Adolescence is a break with the world of childhood and a pause on the threshold of the adult world. Solitude is a distinctive characteristic of of adolesence. Narcissus, the solitary, is the very image of the adolescent. It is during this period that we become aware of our own singularity for the first time. But the dialectic of the emotions intervenes once more: since adolescence is extreme self-consciousness it can only be transcended by self-forgetfulness, by self-surrender.
The literature of modern nations are filled with adolescents, with solitaries in search of communion: the ring, the sword, the vision. Adolescence ends with entry to the world of facts.
It is a world of facts, because it is a shared world, and thus objective one.

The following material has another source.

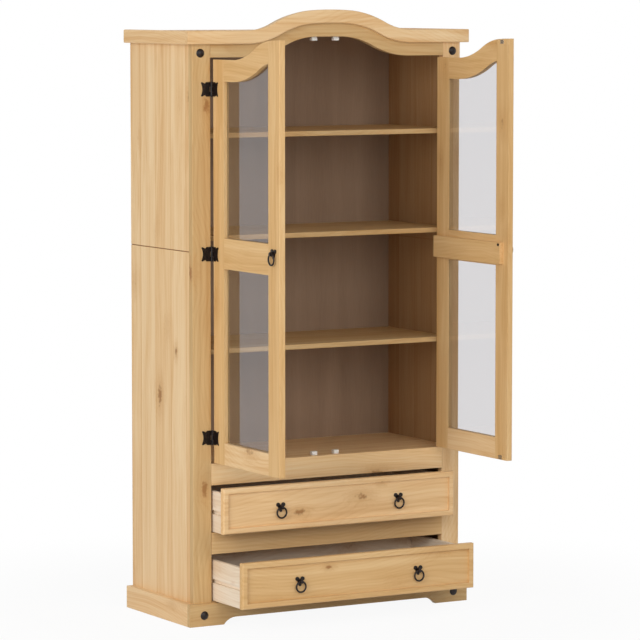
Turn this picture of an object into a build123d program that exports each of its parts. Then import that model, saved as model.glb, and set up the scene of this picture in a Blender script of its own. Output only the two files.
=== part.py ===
from build123d import *
import math
import os

os.makedirs("parts", exist_ok=True)

# Carcass, in mm: the origin is on the floor under the middle of the rear plinth rail
width = 914
depth = 392
post_wide = 60
rail_thick = 22
panel_thick = 20
back_thick = 10
rebate = 10
seam_z = 1098
seam_vee = 2
top_board_thick = 18
top_board_z = 1719
softened = 2

# Arch family: every curved edge on the front is this line moved by an offset
flat_z = 1661.5
crown_z = 1721.4
crown_radius = 860
shoulder_radius = 240
foot_radius = 283
reach = 280
door_top = -5.5
glass_top = -68.5
cornice_low = 38.5
cornice_high = 78

# Cornice and plinth
cornice_proud = 15
cornice_side = 22
cornice_round = 4
frieze_step = 3
plinth_high = 66
plinth_proud = 16
plinth_side = 21
cut_half = 365
cut_radius = 50
cut_high = 20
stud_radius = 13
stud_dome = 6
stud_edge = 27
stud_high_z = 1674.5
stud_low_z = 32

# Rails, floor and shelves
opening_low = (68, 208)
opening_high = (272, 412)
floor_z = 476
floor_thick = 18
shelf_tops = (810, 1142, 1441.5)
shelf_thick = 15
shelf_setback = 2
shelf_gap = 0.5
peg_radius = 2.5
peg_long = 18
peg_seat = 10
peg_inset = 45

# Doors
door_gap = 3
door_thick = 18
door_low = 479
stile = 65
bottom_rail = 64
mid_rail = (1052, 1140.5)
groove_deep = 10
pane_back = 12
pane_thick = 3
pane_play = 1
batten_z = (1056.7, 1120.5)
batten_end = 367
batten_thick = 12

# Butterfly hinges
axis_proud = 4
hinge_zs = (553.5, 1091.5, 1570)
hinge_high = 42
knuckle_radius = 3.6
pin_radius = 1.6
pin_fit = 0.05
pin_tip = 1.5
leaf_thick = 1.6
leaf_waist = 16
leaf_notch = (20, 16.5)
leaf_horn = (30, 21)
leaf_tip = (33, 19)
leaf_hollow = 28
knuckle_gap = 0.4
leaf_clear = 4.4

# Ring pulls
ring_radius = 15.6
wire_radius = 2.6
ring_stand = 9
eye_radius = 6.6
eye_half = 4
eye_bore = 3.5
plate_thick = 3
ear = (8.6, 7.6, 6.2)
lobe = (9.5, 4.8)
bolt_radius = 2
bolt_fit = 0.3
bolt_cap = (4, 2.5)
door_pull = (361, 1114)

# Catches and strikes
catch_x = 37
catch_wide = 17
catch_high = 8
catch_deep = 13
catch_clear = 0.5
catch_top_z = 1708
catch_flange = 3
strike_high = 12
strike_thick = 1
strike_zs = (480.5, 1700.5)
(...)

Solitude is not a characteristic of maturity. When a man struggles with other men or with things, he forgets himself in his work, in creation or in the construction of objects, ideas and institutions. His personal consciousness unites with those of others: time takes on meaning and purpose and thus becomes history.
During vital and productive epochs, therefore a mature man suffering from the illness of solitude is always an anomaly. This type of solitary figure is very frequent today, and indicates the gravity of our ills. In an epoch of group work, group songs, group pleasures man is more alone than ever. Modern man never surrenders himself to what he is doing. A part of him - the profoundest part - always remains detached and alert. Man spies on himself. Work, the only modern god, is no longer creative. It is endless, infinite work, corresponding to the inconclusive life of modern society. And the solitude it engenders - the random solitude of hotels, offices and shops and movie theaters - is not a test that strengthens the soul - a necessary purgatory. It is utter damnation, mirroring a world without exit.
Since you posted this under Existentialism, it's worth thinking about this in the context of Camus - The myth of Sisyphus, and Sartre's drama of the soul - No Exit.
Fear is a feeling and state of mind which forces us to believe that the situation is going to happen or we're worrying only which is never going to happen. Fear arises from much more tension/worry. Some time if we did some thing which we should not and we worry because we know the result of our action which we don't like.
For loneliness I agree with @Dee
About loneliness I cannot give clear answer as it is specific to each person. Someone feels safe when lonely (fear from relationships), other one feels fear of loneliness (fear from absence of relationships. This mostly depends of their previous experiences.
But as per my point of view, we're social animals and that's why we need accompany of people around us. We feel safe when they're with us and we feel fear when we're alone. As you told that when you're alone you even feel more depression, because we all know that "An empty mind is Devil's workshop". This means that in loneliness, our empty mind force us to think negative thoughts only and actually they're (situations/results/consequences) never going to happen.
So if you feel fear when you're alone then definitely get company with your friends, parents, guardians or with whom you feel safe, you can free yourself, can free your heart.